L’uomo, quaggiù, si diverte a giocare con il “Gratta e Vinci”; Cristo, invece, ha inaugurato la prima della serie di partite del “Vinciperdi”. Nel Pane – l’Ostia consacrata – Dio gioca con l’uomo: “È il caso di dirlo – continua il buon peccatore Péguy –, noi giochiamo a vinciperdi. Per lo meno lui, perché io, Dio, se perdessi perderei. Ma l’uomo, quando perde, è solo allora che vince. Singolare gioco, io sono il suo compagno e il suo avversario. Lui vuole vincere contro di me, cioè perdere. Io, suo avversario, voglio farlo vincere”.

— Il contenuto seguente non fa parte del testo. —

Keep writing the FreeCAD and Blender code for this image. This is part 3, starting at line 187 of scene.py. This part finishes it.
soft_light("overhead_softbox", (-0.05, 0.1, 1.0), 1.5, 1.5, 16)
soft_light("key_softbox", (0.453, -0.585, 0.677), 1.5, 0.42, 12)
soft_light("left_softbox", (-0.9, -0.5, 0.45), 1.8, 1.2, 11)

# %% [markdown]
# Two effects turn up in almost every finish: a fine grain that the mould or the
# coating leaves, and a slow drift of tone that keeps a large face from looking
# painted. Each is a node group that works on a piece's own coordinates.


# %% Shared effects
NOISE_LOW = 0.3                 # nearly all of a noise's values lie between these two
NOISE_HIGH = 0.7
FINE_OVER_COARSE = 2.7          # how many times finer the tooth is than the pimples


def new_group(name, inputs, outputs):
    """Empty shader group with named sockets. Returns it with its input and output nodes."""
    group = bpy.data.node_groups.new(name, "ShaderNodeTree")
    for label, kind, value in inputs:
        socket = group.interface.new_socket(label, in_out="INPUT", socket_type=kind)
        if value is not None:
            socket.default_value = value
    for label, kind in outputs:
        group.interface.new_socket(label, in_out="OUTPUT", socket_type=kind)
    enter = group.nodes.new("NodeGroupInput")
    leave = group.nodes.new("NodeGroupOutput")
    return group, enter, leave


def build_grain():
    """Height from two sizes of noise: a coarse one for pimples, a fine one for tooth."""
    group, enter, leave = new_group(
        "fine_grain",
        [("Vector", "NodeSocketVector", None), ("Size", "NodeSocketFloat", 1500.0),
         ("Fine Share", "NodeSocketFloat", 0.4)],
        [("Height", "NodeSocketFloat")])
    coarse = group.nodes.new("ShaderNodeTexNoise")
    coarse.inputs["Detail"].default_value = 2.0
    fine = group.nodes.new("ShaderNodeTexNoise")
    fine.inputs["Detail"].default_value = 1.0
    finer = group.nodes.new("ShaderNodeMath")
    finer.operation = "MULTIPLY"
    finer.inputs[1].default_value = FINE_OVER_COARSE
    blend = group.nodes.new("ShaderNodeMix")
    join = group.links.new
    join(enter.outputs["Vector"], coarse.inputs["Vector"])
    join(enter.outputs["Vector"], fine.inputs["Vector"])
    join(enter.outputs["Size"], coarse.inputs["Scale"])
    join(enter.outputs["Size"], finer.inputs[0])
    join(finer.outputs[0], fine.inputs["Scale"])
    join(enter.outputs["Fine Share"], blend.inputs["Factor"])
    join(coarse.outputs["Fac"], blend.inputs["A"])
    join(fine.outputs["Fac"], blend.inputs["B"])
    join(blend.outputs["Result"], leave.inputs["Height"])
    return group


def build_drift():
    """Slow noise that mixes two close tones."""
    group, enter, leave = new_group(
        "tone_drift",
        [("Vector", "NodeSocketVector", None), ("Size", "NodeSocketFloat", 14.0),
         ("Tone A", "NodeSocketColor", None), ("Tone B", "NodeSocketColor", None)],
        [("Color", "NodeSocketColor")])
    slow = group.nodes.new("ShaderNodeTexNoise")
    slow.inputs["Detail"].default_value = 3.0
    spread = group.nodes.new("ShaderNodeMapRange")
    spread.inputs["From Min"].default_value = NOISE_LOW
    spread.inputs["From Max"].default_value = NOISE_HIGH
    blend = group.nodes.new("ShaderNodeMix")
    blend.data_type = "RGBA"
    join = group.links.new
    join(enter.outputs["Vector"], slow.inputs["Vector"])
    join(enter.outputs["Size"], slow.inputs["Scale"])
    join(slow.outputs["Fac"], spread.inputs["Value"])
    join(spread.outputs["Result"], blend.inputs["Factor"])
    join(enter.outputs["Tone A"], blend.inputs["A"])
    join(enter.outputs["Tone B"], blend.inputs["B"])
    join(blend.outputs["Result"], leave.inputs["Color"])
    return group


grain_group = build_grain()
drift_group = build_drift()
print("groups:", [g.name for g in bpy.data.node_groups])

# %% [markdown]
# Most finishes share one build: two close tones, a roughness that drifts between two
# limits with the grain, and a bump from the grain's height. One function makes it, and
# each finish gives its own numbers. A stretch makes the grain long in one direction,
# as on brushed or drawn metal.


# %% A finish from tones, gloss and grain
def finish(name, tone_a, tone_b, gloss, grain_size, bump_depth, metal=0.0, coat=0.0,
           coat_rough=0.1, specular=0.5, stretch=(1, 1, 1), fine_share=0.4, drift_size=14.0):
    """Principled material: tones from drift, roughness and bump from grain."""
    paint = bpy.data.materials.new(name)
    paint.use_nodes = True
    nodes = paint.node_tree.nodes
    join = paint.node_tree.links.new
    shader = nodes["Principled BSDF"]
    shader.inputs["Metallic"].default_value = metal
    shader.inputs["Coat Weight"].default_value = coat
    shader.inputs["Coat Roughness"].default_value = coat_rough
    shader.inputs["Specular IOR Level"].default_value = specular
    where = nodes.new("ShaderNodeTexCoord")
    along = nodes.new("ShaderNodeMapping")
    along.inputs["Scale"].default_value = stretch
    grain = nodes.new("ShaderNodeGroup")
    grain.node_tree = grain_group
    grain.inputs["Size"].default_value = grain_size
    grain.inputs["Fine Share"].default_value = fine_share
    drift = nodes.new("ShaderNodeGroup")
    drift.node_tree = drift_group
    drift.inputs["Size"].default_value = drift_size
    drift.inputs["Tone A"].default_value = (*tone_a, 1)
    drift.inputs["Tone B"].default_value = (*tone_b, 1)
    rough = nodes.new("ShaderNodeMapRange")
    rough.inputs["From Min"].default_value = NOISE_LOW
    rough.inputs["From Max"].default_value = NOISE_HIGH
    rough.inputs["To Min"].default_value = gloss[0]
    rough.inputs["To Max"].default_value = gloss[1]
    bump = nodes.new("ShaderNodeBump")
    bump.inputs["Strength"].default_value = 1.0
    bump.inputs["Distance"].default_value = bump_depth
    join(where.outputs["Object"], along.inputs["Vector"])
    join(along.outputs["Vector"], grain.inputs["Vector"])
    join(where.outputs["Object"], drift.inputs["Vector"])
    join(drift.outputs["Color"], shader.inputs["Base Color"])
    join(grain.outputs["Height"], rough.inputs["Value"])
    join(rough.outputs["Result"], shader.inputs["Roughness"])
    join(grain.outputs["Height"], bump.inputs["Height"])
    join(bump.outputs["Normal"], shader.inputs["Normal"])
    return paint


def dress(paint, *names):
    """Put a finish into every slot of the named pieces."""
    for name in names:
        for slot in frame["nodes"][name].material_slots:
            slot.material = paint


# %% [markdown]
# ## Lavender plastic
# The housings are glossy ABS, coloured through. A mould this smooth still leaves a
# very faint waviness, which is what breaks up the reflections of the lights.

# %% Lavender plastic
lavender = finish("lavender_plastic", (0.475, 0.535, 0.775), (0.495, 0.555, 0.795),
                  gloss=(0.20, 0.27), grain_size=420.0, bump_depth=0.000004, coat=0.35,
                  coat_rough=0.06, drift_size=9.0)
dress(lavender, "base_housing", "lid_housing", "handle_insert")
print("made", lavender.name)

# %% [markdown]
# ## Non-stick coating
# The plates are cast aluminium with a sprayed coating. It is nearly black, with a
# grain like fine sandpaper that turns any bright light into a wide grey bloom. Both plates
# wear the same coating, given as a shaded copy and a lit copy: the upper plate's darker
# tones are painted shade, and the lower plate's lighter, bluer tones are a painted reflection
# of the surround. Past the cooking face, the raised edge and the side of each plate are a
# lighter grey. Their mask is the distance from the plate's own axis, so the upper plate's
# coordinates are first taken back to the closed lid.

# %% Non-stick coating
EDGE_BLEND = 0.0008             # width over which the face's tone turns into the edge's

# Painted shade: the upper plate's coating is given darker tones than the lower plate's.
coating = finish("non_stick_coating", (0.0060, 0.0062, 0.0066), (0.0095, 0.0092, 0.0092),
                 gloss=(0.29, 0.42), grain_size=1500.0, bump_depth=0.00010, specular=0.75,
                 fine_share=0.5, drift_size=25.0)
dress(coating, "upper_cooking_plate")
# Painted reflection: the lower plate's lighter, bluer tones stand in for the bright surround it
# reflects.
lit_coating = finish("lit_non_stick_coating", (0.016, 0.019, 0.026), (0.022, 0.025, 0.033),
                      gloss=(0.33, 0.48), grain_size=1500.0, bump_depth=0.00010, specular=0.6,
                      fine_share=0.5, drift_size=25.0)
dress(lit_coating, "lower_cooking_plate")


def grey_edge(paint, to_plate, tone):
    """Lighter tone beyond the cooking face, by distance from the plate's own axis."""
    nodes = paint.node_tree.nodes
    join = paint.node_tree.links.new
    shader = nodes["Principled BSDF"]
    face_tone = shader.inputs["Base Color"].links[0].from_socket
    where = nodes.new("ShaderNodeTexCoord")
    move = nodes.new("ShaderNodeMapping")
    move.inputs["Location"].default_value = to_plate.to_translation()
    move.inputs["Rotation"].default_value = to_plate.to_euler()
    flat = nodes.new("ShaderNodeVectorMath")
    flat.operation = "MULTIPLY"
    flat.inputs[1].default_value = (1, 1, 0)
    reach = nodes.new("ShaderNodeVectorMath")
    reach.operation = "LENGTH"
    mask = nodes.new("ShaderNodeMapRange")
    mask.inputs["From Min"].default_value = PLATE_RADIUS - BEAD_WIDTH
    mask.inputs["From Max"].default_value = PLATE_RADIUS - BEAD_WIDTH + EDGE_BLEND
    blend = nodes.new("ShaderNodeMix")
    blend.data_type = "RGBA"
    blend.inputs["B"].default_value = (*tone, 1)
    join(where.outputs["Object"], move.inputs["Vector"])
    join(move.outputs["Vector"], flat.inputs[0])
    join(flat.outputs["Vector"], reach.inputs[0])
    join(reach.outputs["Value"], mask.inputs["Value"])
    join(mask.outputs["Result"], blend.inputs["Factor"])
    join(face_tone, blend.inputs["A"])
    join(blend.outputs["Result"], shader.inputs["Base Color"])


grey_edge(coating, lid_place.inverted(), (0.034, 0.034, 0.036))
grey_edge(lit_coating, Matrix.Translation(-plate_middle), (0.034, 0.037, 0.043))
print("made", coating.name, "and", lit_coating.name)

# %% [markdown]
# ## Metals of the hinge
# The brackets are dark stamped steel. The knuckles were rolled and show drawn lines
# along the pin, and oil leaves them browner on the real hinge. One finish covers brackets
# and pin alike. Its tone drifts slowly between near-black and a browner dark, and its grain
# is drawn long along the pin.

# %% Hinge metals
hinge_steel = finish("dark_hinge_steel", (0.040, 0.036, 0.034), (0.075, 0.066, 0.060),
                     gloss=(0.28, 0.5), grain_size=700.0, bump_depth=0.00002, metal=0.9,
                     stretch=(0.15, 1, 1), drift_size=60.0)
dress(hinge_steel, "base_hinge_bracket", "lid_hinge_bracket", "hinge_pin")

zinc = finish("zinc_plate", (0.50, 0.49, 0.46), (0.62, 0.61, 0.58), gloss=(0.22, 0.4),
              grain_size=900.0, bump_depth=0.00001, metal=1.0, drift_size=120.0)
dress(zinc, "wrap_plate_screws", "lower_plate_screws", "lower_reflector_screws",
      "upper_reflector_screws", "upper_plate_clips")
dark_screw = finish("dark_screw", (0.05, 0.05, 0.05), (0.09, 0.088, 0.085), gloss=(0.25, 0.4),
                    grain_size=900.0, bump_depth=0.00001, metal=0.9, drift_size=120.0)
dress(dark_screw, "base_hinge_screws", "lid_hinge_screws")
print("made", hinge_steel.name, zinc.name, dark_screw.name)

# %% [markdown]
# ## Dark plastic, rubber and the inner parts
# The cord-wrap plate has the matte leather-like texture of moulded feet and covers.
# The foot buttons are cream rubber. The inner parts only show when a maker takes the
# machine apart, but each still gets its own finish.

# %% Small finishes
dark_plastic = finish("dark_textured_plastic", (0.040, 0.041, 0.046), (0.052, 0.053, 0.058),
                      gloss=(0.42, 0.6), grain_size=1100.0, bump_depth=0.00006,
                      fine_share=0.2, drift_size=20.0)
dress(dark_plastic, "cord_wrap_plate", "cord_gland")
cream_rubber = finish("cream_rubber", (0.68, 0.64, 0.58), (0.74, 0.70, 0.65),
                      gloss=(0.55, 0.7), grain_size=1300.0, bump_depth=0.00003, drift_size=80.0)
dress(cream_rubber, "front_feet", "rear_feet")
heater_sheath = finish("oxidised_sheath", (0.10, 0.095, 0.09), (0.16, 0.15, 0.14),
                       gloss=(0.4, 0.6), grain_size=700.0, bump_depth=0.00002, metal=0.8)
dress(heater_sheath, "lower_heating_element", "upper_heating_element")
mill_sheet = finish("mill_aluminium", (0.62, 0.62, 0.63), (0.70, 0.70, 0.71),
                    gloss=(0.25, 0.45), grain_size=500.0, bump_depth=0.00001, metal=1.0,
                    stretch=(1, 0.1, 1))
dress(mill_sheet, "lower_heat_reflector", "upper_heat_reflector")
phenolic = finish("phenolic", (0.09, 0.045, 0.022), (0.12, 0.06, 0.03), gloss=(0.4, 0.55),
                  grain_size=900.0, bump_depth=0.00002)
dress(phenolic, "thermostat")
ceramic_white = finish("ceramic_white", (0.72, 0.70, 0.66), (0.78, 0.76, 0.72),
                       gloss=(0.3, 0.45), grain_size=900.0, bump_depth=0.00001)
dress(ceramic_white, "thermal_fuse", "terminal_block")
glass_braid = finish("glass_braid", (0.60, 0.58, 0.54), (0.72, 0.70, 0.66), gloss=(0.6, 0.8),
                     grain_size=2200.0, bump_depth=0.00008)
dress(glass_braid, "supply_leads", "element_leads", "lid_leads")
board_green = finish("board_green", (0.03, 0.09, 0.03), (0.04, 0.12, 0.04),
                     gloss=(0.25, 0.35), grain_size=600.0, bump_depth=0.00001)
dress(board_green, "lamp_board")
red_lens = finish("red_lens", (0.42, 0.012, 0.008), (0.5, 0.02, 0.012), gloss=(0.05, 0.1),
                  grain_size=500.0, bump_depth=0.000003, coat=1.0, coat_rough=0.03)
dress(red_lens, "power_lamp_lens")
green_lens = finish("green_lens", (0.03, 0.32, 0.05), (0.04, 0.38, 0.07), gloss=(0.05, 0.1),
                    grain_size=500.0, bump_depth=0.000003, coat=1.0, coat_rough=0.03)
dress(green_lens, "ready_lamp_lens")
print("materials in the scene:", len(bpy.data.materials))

È il gioco di Dio l’eucaristia, con una sola regola: non c’è amore, salvezza, senza la libertà. “Se lo sostengo troppo, non è più libero. E se non lo sostengo cade (…) Quando ho il (suo) cuore, trovo che va bene. Non sono difficile” dice il Dio di Péguy. Dove lo si trova un Altro così?

In quel pezzo di Pane, Dio è disarmato: non è più l’uomo ad essere nelle mani di Dio, tutto si rovescia: è Dio ad essere nelle mani dell’uomo. Un giorno intuiremo che niente è più bello dell’essere amati da un Dio libero. Non da un borioso feticcio, ma da un Dio la cui unica paura, giocando a vinciperdi, è di non riuscire a salvare l’uomo: “Io gioco spesso contro l’uomo, dice Dio, ma è lui che vuol perdere, l’imbecille, sono io che voglio che vinca. Riesco qualche volta a far sì che vinca” chiude Péguy. Prova a dire che il Corpo (di Cristo) non conta: quando si è gustato una volta l’essere amati liberamente, tutto il resto è servitù. “Il Corpo di Cristo, Marco (Amen)”: è la mia partita quotidiana di vinciperdi.